7. The assessing officer has recorded a factual finding to the effect that the rental income from M/S.Shopper's shop Limited was supported by supplementary agreement of lease executed on 25.7.2000 which was operative from 15.7.2000. The lease agreement executed on 25.7.2000 clearly specified that the rent payable for the premises let out to Shoppers Stop was Rs.3,58,020/- and Rs.2,79,059 per month for ground and first floors respectively. The conditions for chargeability of property income as provided under the provisions of Section 22 of the Income-tax Act were all available in this case i.e., the assessee was the owner of the property and has not been used by him for the purpose of his business. Thus the income was chargeable as income from property and not as business income.

8. On appeal, the Commissioner after hearing the argument and perusal of the material on record, has recorded a finding that the income was generated out of exploitation of the property by letting out the same to M/s.Shoppers Stop. There was no commercial activity or business activity carried out by the appellant to earn such income. Some additional facilities extended to the tenant might be useful to the tenant to exploit the property commercially. This finding of fact has been confirmed by the Tribunal. The Tribunal followed the decision of this Court in CIT VS. Chennai Properties AND INVESTMENT LIMITED reported in 266 ITR 685.

9. The well established and recognised principle of law is that no precise test can be laid down to ascertain whether income (referred to by what ever nomenclature, lease amount, rent or licence fee) received by an assessee from leasing or letting out the assets would fall under the head of "Profits and gains of business or profession". It is a mixed question of law and fact and has to be determined from the point of view of a businessman in that business on the facts and in the circumstances of each case including true interpretation of the agreement under which the assets are let out. (See UNIVERSAL PLAST LIMITED VS. CIT 237 ITR 454 (SC).

10. In this case, the assessee earned income out of exploitation of the property by letting it out to M/s.Shoppers Stop. There is neither commercial activity nor business activity carried out by the assessee to earn such income. The object clause contained in the memorandum of Association of the assessee company would not alter the nature of activity of the assessee company. The income earned cannot be under the head of "business income". The agreement did not even suggest that the letting out of the property by the assessee is in the nature of business activity.

11. A constitution Bench of the Supreme Court in the case of SULTAN BROTHERS PRIVATE LIMITED VS. C.I.T. (1964) 51 ITR 353 while approving the decision rendered by three Judges Bench in the case of EAST INDIA HOUSING AND LAND DEVELOOPMENT TRUST LIMITED VS. C.I.T. (1961) 42 ITR 49 (SC) has held that though the object of the assessee company no doubt was to acquire land and building and turn the same into account by construction, reconstruction and leasing and selling the same assuming to be a business activity would not by itself turn the lease into business deal.
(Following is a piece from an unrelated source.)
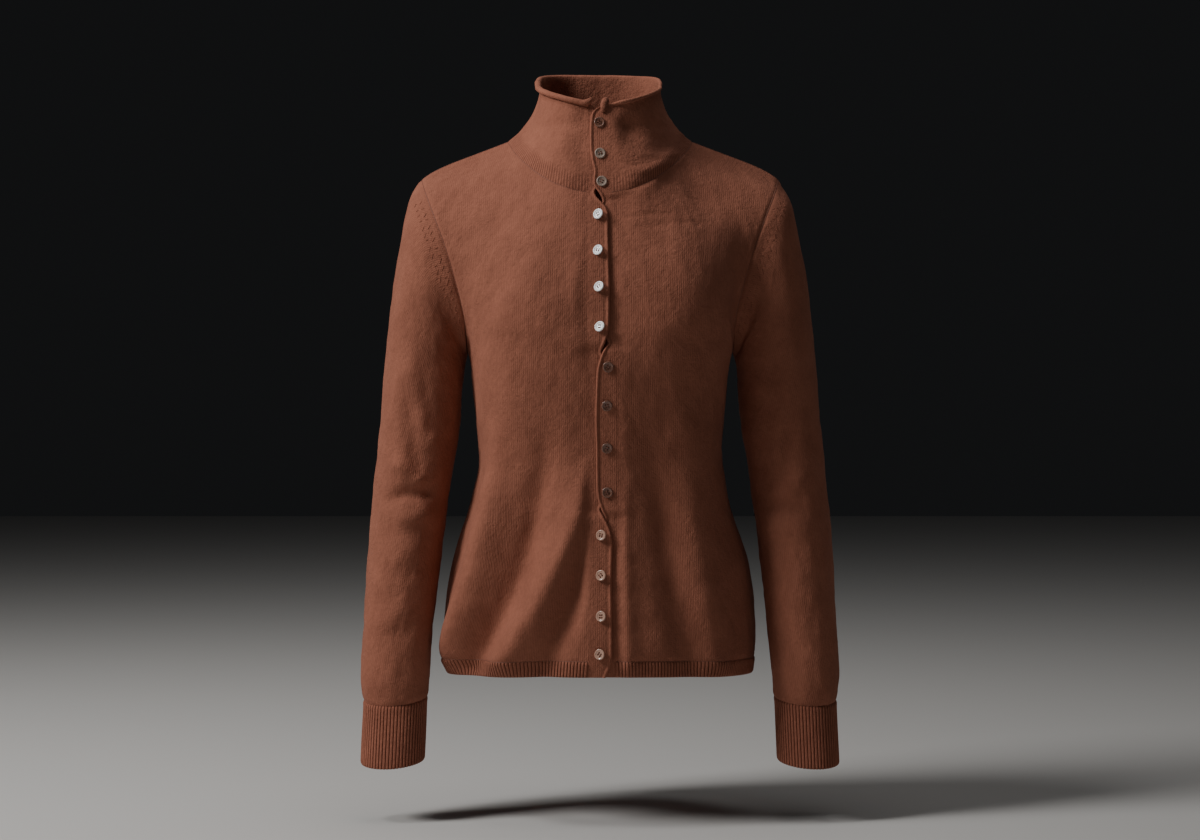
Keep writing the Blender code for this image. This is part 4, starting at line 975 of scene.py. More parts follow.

After taking note of the aforesaid judgment of the Supreme Court, the Division Bench of this Court reported in Chenai Properties case 266 ITR 685 in which one of us (K.Raviraja Pandian,J.) was a party, has also held to the same effect.

12. On the facts of the case, it is clear that the assessee company was only exploiting the property as owner by leasing out the same and realised income by way of rent. Such rental income is liable to be assessed as income from house property.

13. In respect of the capital gain, the assessee has entered into an agreement with the builder M/s.Heeral Constructions Private Limited and as per the developer's agreement dated 6.1.2000, 39 percent of land area has been transferred for construction of 78295 sq.ft., of built up area. Out of 78295 sq.ft., of built up area, the assessee has sold 52902 sq.ft., along with undivided shares to M/s.SSI Technologies Limited and the balance 25393 sq.ft. has been retained by the assessee. The assessing officer after taking note of the sale consideration, purchase cost, cost of investments, development cost and selling expenses, has determined the long term capital gain. Before the first appellate authority, the assessee filed documents in document No.1966/1982. The first appellate authority took the pain of visiting the properties in order to consider the aspect of location and its potentiality. The Commissioner (Appeals) after considering that the property taken up for comparison by the assessing officer had certain disadvantages, found that the property under consideration was almost at the cross road of Chetpet over bridge and was in the prime commercial locality. The commercial potentiality of the property has also been taken note of by the Commissioner (Appeals) and having given due regard to all the factors, the fair market value of the property of the appellant was fixed at Rs.3,40,000/- per ground. Thus, the value of the property has been determined on the basis of the evidence adduced i.e., the documents produced by the assessee pertaining to the year 1982 and this amount has been fixed after taking stock of the factual situation of the locality by a personal visit. Hence, we are of the considered view that the fair market price fixed by the Commissioner, which has been affirmed by the appellate authority requires no re-consideration in this appeal, which is factual in nature.

14. For the above said reasons, we find no question of law, much less a substantial question of law so as to entertain this appeal. The appeal is dismissed.

usk Copy to:

1. The Income-tax Appellate Tribunal, Chennai
2. The Commissioner of Income-tax (Appeals) XI, Chennai
3. The Asst.Commissioner of Income-tax Company Circle II(4), Chennai.